La luce dove c'è il buio
Dunque anche un aiuto spirituale e non solo materiale quello portato in Ucraina dall’inviato papale. Il messaggio, cioè, della “speranza di risorgere” e della “luce che Gesù ci porta al mondo, mentre in Ucraina è il buio totale”. “Quando sono tornato a Kyiv - riferisce ancora il cardinale - non si vedeva nulla, è pericoloso pure camminare, ogni cosa è un ostacolo, poi c’era pure la pioggia.... Tutti aspettano il giorno, ho pensato che è come noi cristiani che aspettiamo la nascita di Gesù per vedere le strade giuste per camminare”.
"Missione compiuta"
Sempre a Kyiv, l’elemosiniere ha fatto visita alle Missionarie della Carità, le cosiddette suore di Madre Teresa anche loro impegnate per gli aiuti. Gestiscono infatti un dormitorio con una trentina di persone, proprio nella zona di guerra.

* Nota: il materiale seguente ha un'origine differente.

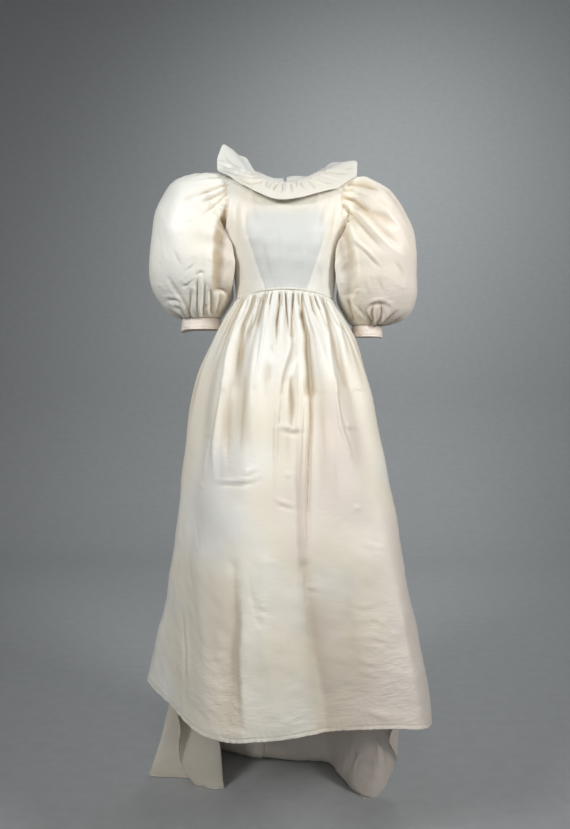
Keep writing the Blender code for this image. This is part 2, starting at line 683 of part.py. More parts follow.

Accolgono coloro che hanno perso i familiari e ospitano circa 150-200 persone tre o quattro volte a settimana per il pranzo. “Ho celebrato la Messa con loro, poi il pranzo in Nunziatura e nel pomeriggio sono andato a trovare altre comunità religiose: i cappuccini, le suore della famiglia di Nazareth. Ho girato un po’… Dappertutto si sentono i rumori dei generatori. Parecchi sono venuti dall’Italia grazie alla generosità incredibile della gente. Tutti quelli che abbiamo portato noi, sono stati già distribuiti e funzionano. Direi che la missione è compiuta”.